In terms of politics, what better way to "prove" viability than in influencing a presidential race?
I've thought from the very beginning that NOM wanted Rick Santorum at the top of the Republican ticket. After all, Santorum, after falling out of the spotlight in the period following his 2006 U.S. Senate loss, took his biggest step back in the "culture war" by partnering with NOM. Do you remember? That fundraising letter? It was in 2009, and it was a doozy. Rick used words like "bury" and "avalanche" and "grassfire" to highlight the supposed dangers held within gay people's ring fingers, and specifically pushed NOM as the bet way to counter the growing "threat." It was a big favor/coup for both sides. Santorum gave NOM credibility (in certain circles) and NOM gave Rick a way to get his name out during a lull period.
Plus I know that there are personal connections between some staffers and the candidate, something that came even more into light when Maggie Gallagher revealed last February that she had personally vetted a draft of the candidate's CPAC speech. Oh, and there's one more really big Gallagher/Santorum connection which we will discuss later. Hang on for that.
But the only problem in terms of NOM's desire to Rick-roll this GOP primary? Up until about a week ago, nobody seemed to care a lick about Santorum. So it wasn't like NOM could put all of its eggs in his candidacy, even if they strongly preferred his overall package. The field has been big and shifty all along. Pulling too much for one could pull them too far away from the eventual nominee, which would be death in the general election. They needed a way to stay strong but somewhat neutral, so that they could keep that much-needed viability, no matter who the nominee.
Which brings us to the much-ballyhooed NOM Marriage Pledge. Through this late summer conceit, NOM put the attention on their issues (i.e. the various and sundry ways to stop gay couples' benign happiness) instead of any one person. They knew most of the prominent candidates -- who are, unfortunately, still beholden to a Grand Old Party that sees anti-equality initiatives as needed for electoral success -- would sign on to such a doc. So that was NOM's big outreach of the fall: Securing the top signatures while remaining publicly posted on a fence. Above the fray. Above the mud. Above any specific allegiances.
Enter Ron Paul, stage right (but libertarian-leaning)
What NOM didn't count on was Ron Paul, perennial also-ran, catching on in a new way. Having not signed the NOM pledge, Paul is the one real wrench in their plan thus far. At least the only wrench with any real electoral chance. NOM can find something to like in all of the others, and will find a way to spin any other GOP candidate's general election prospects. But not Paul. A Paul nomination would mean a shutout for the group that has already declared the Congressman's personal marriage stance to be "worse…than President Obama's." A general election shutout would mean months of malaise, and would give the impression of a GOP that's not nearly as under NOM's thumb as NOM wants them to be.

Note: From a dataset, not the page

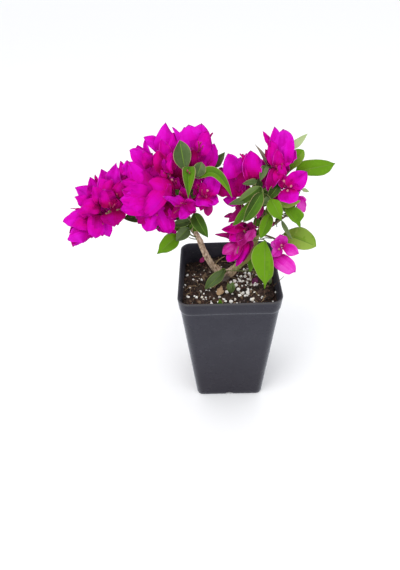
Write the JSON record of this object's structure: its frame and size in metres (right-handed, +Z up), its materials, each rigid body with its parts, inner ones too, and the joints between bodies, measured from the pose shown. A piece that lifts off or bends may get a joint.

So we got ads. Negative ads, naturally, since that's what we always see from NOM. They honed in on Paul, a 54-year-married man, branding him as "wrong" on marriage, as opposed to all of the other frontrunners, who they branded as "right" (with websites for both causes). Then they started pushing the message BIG TIME. NOM has already spent over $80,000 dollars on this sole cause, and it's only January 4. Paul still has viability in his candidacy (third in Iowa, second in evangelical support), so it's a certainty that NOM will spend even more cash and spill more ink trying to stop him. Because remember: They have to.
Paul negative ink only outmatched by Santorum love letters
As the calendar turned and the Paul attacks grew, so did the approachability of NOM's even truer dream. Around the new year, for the first time throughout the whole primary process, something odd happened: Rick Santorum actually started getting some attention. Attention that turned to some sense of consideration. Consideration that turned to a second place finish in Iowa. A second place finish in Iowa that turned NOM into, well, frankly -- a bunch of fanboys and fang urls.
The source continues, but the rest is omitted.